Hawaii Insurance Commissioner Wayne Metcalf announced that the National Council on Compensation Insurance (NCCI) has received approval for a 4.6 percent overall increase in workers' comp insurance loss costs in Hawaii. The NCCI originally filed for a 9.1 percent increase, but the Insurance Division's independent analysis determined that the original request would have produced rates that were higher than what was justified by Hawaii workers' comp insurance experience. The loss costs are only a portion of the workers' comp rates, and insurance companies will have to add their operating expenses to the loss costs and file their rates for approval. According to Metcalf, this loss cost revision is in line with the changes in the underlying costs associated with workers' comp insurance coverage since the 8.9 percent decrease that was approved on Jan. 8, 2000. This change follows consecutive decreases in 1996, 1997, and 2000, which totaled more than 41 percent, according to Metcalf.

PIFC TESTIFIES ON SALVAGED VEHICLES


The California Senate Insurance Committee convened a hearing with member companies of the Personal Insurance Federation of California (PIFC) to discuss how auto insurers are complying fully with state vehicle code laws dealing with total loss salvage vehicles. Senator Jackie Speier, chairperson of the committee, called the hearing to gather information from insurers to help committee members decide if the current system of selling salvage vehicles sufficiently protects insureds as well as consumers who ultimately buy the vehicles after they have been repaired. PIFC insurance company members from State Farm Insurance Companies, Farmers Insurance Group and 21st Century Insurance Companies testified that they write insurance on approximately 50 percent of all automobiles in the state and follow the letter of the law when it comes to salvage vehicles. Companies are responsible to report any vehicle deemed a total loss salvage to the Department of Motor Vehicles (DMV) within ten days. Additionally, California Vehicle Code states that any salvaged vehicle must be issued a salvage certificate by the DMV that affirms the vehicle in question has been declared a total loss salvage vehicle. The certificate and all of its pertaining information must be disclosed to any potential buyers of the vehicle.

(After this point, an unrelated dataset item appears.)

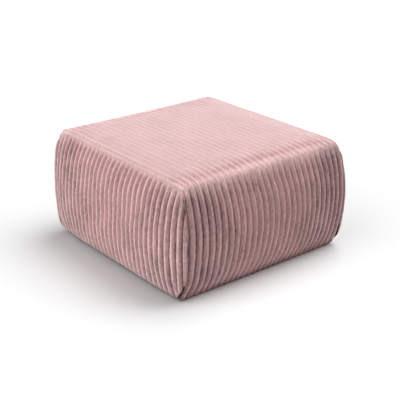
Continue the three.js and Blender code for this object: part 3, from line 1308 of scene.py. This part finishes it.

CDI RELEASES AUTO PREMIUM SURVEY


The California Department of Insurance (CDI) announced the latest edition of the Automobile Insurance Premium Comparison Survey on its Web site at www.insurance.ca.gov. The new survey provides a baseline of premium information as a tool consumers and policyholders can use when shopping for automobile insurance. The survey does not provide rate quotes. In accordance with California Insurance Code Section 12959, the CDI surveys licensed insurers admitted to transact insurance in California and asks them to provide premium comparisons for various lines of personal insurance. The survey is based upon several scenarios or hypothetical risks, which take into account the most common variables used to calculate automobile insurance premiums. The results of these surveys provide a premium comparison for what the consumer may be charged by an insurer in a specific scenario.